**Data section**:

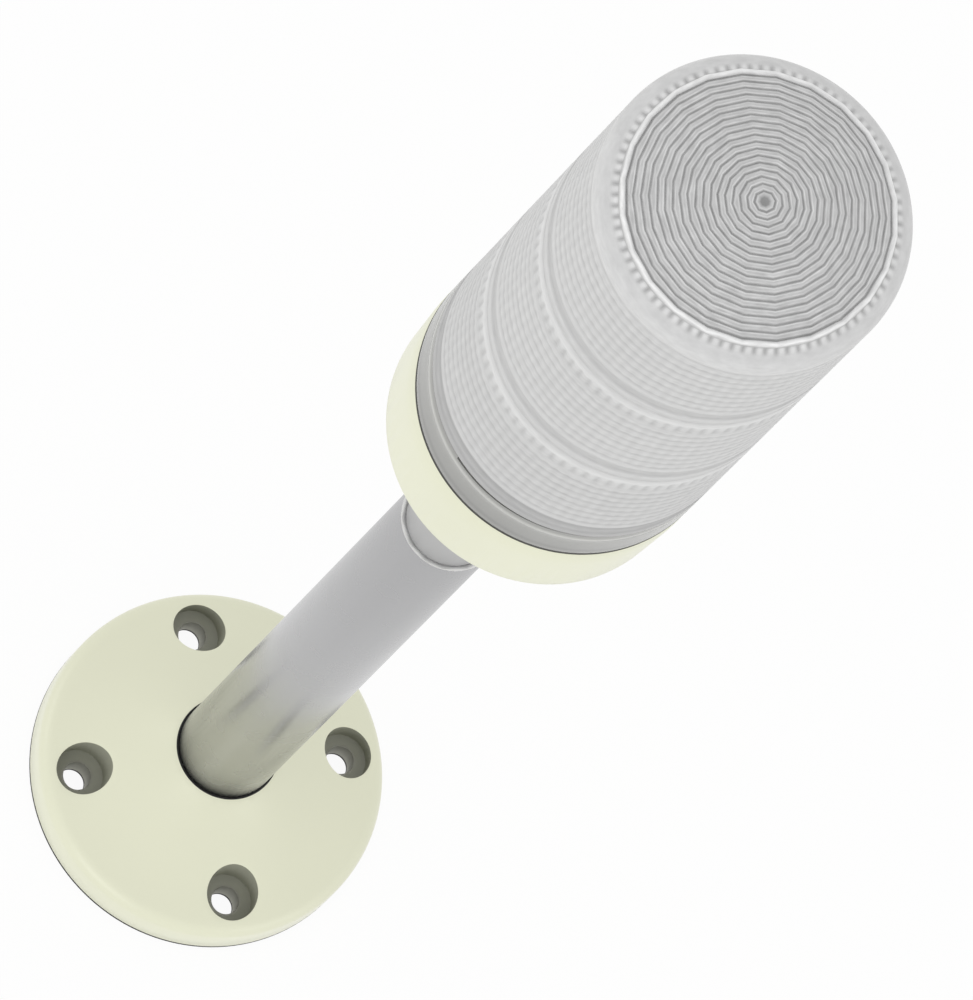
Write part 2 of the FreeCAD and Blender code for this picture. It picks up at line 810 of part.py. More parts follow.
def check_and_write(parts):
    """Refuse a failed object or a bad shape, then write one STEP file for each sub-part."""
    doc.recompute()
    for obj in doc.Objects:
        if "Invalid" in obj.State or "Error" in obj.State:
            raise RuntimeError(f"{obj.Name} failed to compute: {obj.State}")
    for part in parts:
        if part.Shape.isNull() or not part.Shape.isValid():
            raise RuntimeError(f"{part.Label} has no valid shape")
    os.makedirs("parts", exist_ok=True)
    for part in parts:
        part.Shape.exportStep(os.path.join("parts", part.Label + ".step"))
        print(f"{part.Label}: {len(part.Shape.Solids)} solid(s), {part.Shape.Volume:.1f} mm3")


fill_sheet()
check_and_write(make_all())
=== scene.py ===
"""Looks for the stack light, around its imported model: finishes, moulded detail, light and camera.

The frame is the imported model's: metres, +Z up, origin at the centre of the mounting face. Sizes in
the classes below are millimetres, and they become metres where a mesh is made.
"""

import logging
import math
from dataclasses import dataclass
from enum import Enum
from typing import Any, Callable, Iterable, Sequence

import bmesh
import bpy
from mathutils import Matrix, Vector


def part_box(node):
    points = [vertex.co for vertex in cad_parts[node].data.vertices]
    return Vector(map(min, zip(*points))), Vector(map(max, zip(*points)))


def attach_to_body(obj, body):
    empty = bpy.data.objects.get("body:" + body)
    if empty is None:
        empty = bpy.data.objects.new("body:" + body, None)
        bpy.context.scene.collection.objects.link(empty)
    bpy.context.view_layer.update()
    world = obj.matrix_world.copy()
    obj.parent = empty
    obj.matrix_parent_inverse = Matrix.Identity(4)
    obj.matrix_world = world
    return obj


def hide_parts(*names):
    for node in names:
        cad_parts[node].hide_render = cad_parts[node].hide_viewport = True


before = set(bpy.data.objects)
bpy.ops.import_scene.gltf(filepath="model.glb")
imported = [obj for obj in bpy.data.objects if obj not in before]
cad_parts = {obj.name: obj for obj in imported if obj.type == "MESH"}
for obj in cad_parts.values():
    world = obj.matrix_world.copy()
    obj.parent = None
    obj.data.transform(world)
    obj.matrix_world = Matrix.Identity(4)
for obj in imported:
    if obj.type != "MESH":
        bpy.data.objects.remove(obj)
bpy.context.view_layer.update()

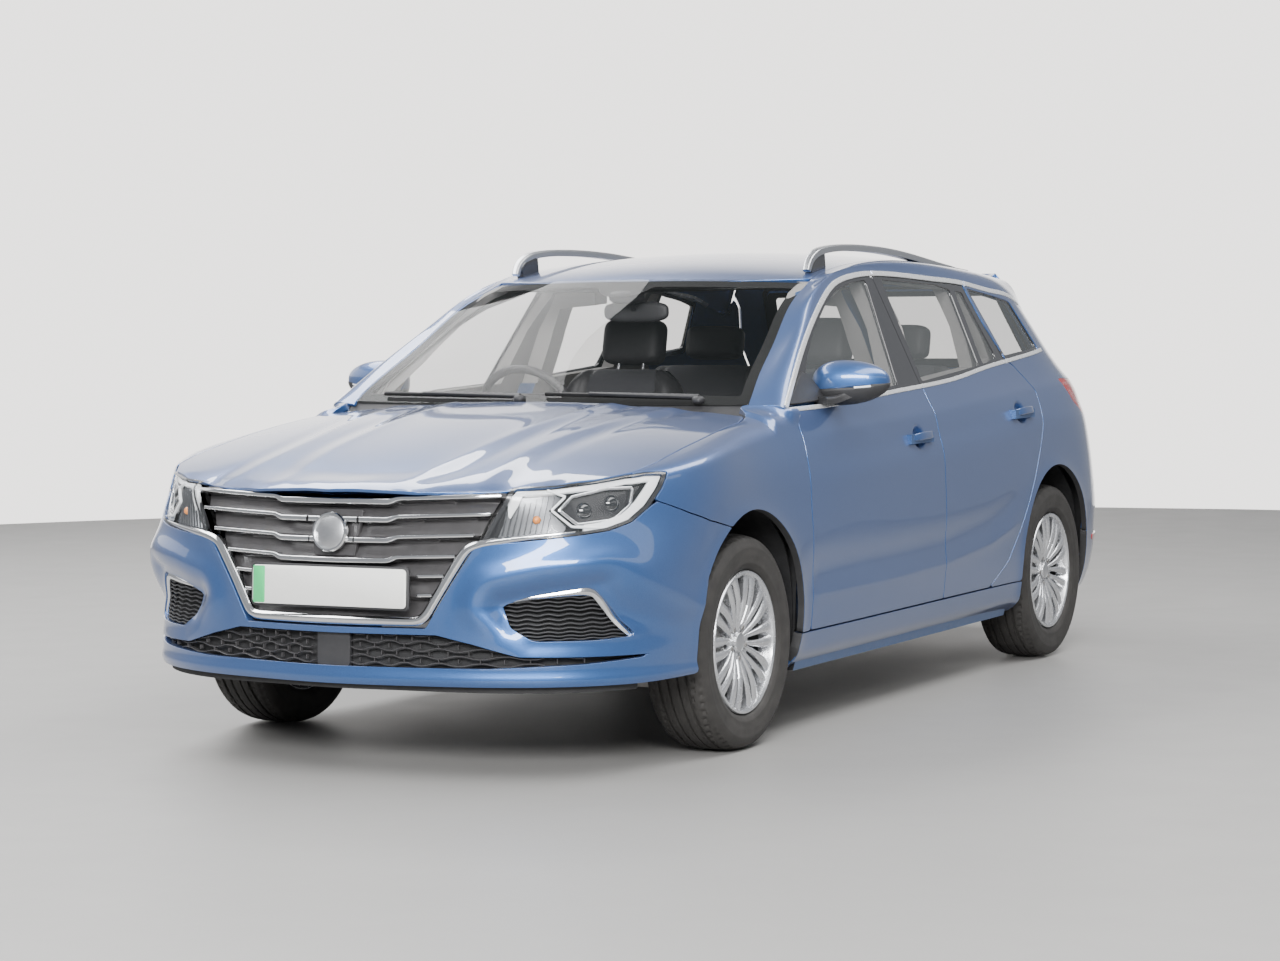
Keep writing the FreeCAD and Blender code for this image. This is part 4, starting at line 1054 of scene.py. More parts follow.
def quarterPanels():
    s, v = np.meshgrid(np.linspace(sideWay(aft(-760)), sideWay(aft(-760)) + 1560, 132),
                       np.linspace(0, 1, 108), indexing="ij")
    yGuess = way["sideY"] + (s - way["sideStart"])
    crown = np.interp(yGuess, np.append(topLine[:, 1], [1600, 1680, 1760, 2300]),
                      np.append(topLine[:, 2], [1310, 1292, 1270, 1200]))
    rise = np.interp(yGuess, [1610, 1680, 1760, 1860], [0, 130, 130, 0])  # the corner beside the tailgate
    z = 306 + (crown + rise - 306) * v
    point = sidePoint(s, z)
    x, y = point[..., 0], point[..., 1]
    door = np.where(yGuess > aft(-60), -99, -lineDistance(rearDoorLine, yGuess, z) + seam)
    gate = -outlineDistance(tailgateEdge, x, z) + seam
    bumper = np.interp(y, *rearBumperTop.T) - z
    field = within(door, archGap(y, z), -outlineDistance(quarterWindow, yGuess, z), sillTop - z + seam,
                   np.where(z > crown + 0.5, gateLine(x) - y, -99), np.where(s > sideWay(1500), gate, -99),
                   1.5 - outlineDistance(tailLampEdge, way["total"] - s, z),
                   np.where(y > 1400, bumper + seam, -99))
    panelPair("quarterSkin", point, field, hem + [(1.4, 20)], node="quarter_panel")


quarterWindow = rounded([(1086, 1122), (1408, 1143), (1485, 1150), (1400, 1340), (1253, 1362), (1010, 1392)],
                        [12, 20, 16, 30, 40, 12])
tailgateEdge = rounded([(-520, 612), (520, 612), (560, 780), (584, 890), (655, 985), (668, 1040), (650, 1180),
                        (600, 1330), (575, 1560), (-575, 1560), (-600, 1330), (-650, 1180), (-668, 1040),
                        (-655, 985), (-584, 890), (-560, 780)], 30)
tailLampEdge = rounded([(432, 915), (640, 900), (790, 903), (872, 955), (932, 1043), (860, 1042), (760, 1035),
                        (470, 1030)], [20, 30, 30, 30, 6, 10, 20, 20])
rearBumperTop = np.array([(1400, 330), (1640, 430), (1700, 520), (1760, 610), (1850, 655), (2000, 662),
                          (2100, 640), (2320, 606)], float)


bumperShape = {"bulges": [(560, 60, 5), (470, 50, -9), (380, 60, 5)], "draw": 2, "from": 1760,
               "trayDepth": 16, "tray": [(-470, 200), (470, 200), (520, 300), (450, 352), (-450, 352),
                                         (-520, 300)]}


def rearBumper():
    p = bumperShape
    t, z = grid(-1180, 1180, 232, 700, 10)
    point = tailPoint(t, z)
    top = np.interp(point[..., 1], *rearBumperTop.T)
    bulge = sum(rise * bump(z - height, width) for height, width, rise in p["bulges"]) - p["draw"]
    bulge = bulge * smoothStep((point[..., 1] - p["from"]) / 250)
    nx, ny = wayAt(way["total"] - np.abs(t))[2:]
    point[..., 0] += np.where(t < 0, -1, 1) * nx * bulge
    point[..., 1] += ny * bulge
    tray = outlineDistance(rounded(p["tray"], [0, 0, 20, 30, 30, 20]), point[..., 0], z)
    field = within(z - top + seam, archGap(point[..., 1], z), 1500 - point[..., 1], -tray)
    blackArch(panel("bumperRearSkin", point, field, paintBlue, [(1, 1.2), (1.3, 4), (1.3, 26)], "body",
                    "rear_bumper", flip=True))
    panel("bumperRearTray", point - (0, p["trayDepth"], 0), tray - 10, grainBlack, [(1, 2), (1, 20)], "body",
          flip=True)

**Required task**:
Your task is to repeat the data exactly, with nothing left out.

**Task result**:
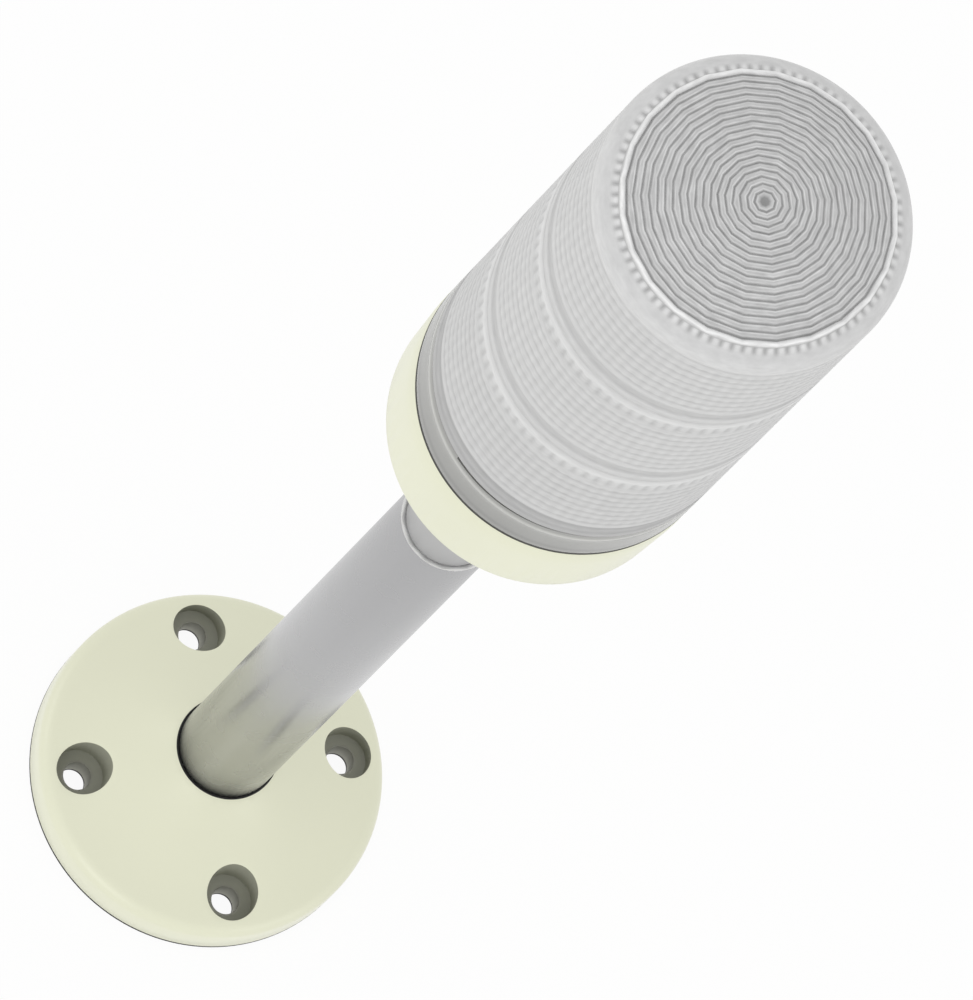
Write part 2 of the FreeCAD and Blender code for this picture. It picks up at line 810 of part.py. More parts follow.
def check_and_write(parts):
    """Refuse a failed object or a bad shape, then write one STEP file for each sub-part."""
    doc.recompute()
    for obj in doc.Objects:
        if "Invalid" in obj.State or "Error" in obj.State:
            raise RuntimeError(f"{obj.Name} failed to compute: {obj.State}")
    for part in parts:
        if part.Shape.isNull() or not part.Shape.isValid():
            raise RuntimeError(f"{part.Label} has no valid shape")
    os.makedirs("parts", exist_ok=True)
    for part in parts:
        part.Shape.exportStep(os.path.join("parts", part.Label + ".step"))
        print(f"{part.Label}: {len(part.Shape.Solids)} solid(s), {part.Shape.Volume:.1f} mm3")


fill_sheet()
check_and_write(make_all())
=== scene.py ===
"""Looks for the stack light, around its imported model: finishes, moulded detail, light and camera.

The frame is the imported model's: metres, +Z up, origin at the centre of the mounting face. Sizes in
the classes below are millimetres, and they become metres where a mesh is made.
"""

import logging
import math
from dataclasses import dataclass
from enum import Enum
from typing import Any, Callable, Iterable, Sequence

import bmesh
import bpy
from mathutils import Matrix, Vector


def part_box(node):
    points = [vertex.co for vertex in cad_parts[node].data.vertices]
    return Vector(map(min, zip(*points))), Vector(map(max, zip(*points)))


def attach_to_body(obj, body):
    empty = bpy.data.objects.get("body:" + body)
    if empty is None:
        empty = bpy.data.objects.new("body:" + body, None)
        bpy.context.scene.collection.objects.link(empty)
    bpy.context.view_layer.update()
    world = obj.matrix_world.copy()
    obj.parent = empty
    obj.matrix_parent_inverse = Matrix.Identity(4)
    obj.matrix_world = world
    return obj


def hide_parts(*names):
    for node in names:
        cad_parts[node].hide_render = cad_parts[node].hide_viewport = True


before = set(bpy.data.objects)
bpy.ops.import_scene.gltf(filepath="model.glb")
imported = [obj for obj in bpy.data.objects if obj not in before]
cad_parts = {obj.name: obj for obj in imported if obj.type == "MESH"}
for obj in cad_parts.values():
    world = obj.matrix_world.copy()
    obj.parent = None
    obj.data.transform(world)
    obj.matrix_world = Matrix.Identity(4)
for obj in imported:
    if obj.type != "MESH":
        bpy.data.objects.remove(obj)
bpy.context.view_layer.update()

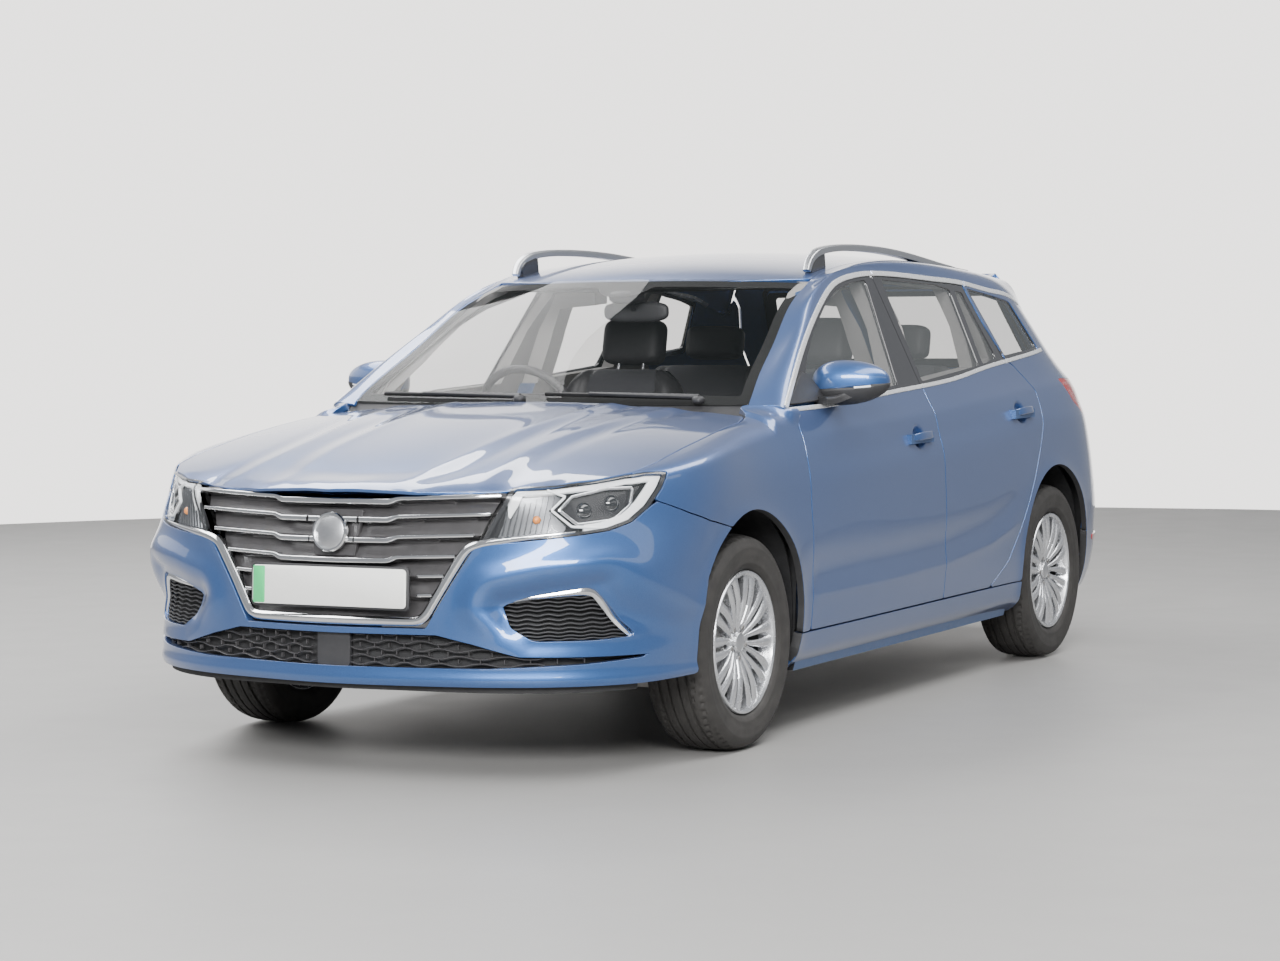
Keep writing the FreeCAD and Blender code for this image. This is part 4, starting at line 1054 of scene.py. More parts follow.
def quarterPanels():
    s, v = np.meshgrid(np.linspace(sideWay(aft(-760)), sideWay(aft(-760)) + 1560, 132),
                       np.linspace(0, 1, 108), indexing="ij")
    yGuess = way["sideY"] + (s - way["sideStart"])
    crown = np.interp(yGuess, np.append(topLine[:, 1], [1600, 1680, 1760, 2300]),
                      np.append(topLine[:, 2], [1310, 1292, 1270, 1200]))
    rise = np.interp(yGuess, [1610, 1680, 1760, 1860], [0, 130, 130, 0])  # the corner beside the tailgate
    z = 306 + (crown + rise - 306) * v
    point = sidePoint(s, z)
    x, y = point[..., 0], point[..., 1]
    door = np.where(yGuess > aft(-60), -99, -lineDistance(rearDoorLine, yGuess, z) + seam)
    gate = -outlineDistance(tailgateEdge, x, z) + seam
    bumper = np.interp(y, *rearBumperTop.T) - z
    field = within(door, archGap(y, z), -outlineDistance(quarterWindow, yGuess, z), sillTop - z + seam,
                   np.where(z > crown + 0.5, gateLine(x) - y, -99), np.where(s > sideWay(1500), gate, -99),
                   1.5 - outlineDistance(tailLampEdge, way["total"] - s, z),
                   np.where(y > 1400, bumper + seam, -99))
    panelPair("quarterSkin", point, field, hem + [(1.4, 20)], node="quarter_panel")


quarterWindow = rounded([(1086, 1122), (1408, 1143), (1485, 1150), (1400, 1340), (1253, 1362), (1010, 1392)],
                        [12, 20, 16, 30, 40, 12])
tailgateEdge = rounded([(-520, 612), (520, 612), (560, 780), (584, 890), (655, 985), (668, 1040), (650, 1180),
                        (600, 1330), (575, 1560), (-575, 1560), (-600, 1330), (-650, 1180), (-668, 1040),
                        (-655, 985), (-584, 890), (-560, 780)], 30)
tailLampEdge = rounded([(432, 915), (640, 900), (790, 903), (872, 955), (932, 1043), (860, 1042), (760, 1035),
                        (470, 1030)], [20, 30, 30, 30, 6, 10, 20, 20])
rearBumperTop = np.array([(1400, 330), (1640, 430), (1700, 520), (1760, 610), (1850, 655), (2000, 662),
                          (2100, 640), (2320, 606)], float)


bumperShape = {"bulges": [(560, 60, 5), (470, 50, -9), (380, 60, 5)], "draw": 2, "from": 1760,
               "trayDepth": 16, "tray": [(-470, 200), (470, 200), (520, 300), (450, 352), (-450, 352),
                                         (-520, 300)]}


def rearBumper():
    p = bumperShape
    t, z = grid(-1180, 1180, 232, 700, 10)
    point = tailPoint(t, z)
    top = np.interp(point[..., 1], *rearBumperTop.T)
    bulge = sum(rise * bump(z - height, width) for height, width, rise in p["bulges"]) - p["draw"]
    bulge = bulge * smoothStep((point[..., 1] - p["from"]) / 250)
    nx, ny = wayAt(way["total"] - np.abs(t))[2:]
    point[..., 0] += np.where(t < 0, -1, 1) * nx * bulge
    point[..., 1] += ny * bulge
    tray = outlineDistance(rounded(p["tray"], [0, 0, 20, 30, 30, 20]), point[..., 0], z)
    field = within(z - top + seam, archGap(point[..., 1], z), 1500 - point[..., 1], -tray)
    blackArch(panel("bumperRearSkin", point, field, paintBlue, [(1, 1.2), (1.3, 4), (1.3, 26)], "body",
                    "rear_bumper", flip=True))
    panel("bumperRearTray", point - (0, p["trayDepth"], 0), tray - 10, grainBlack, [(1, 2), (1, 20)], "body",
          flip=True)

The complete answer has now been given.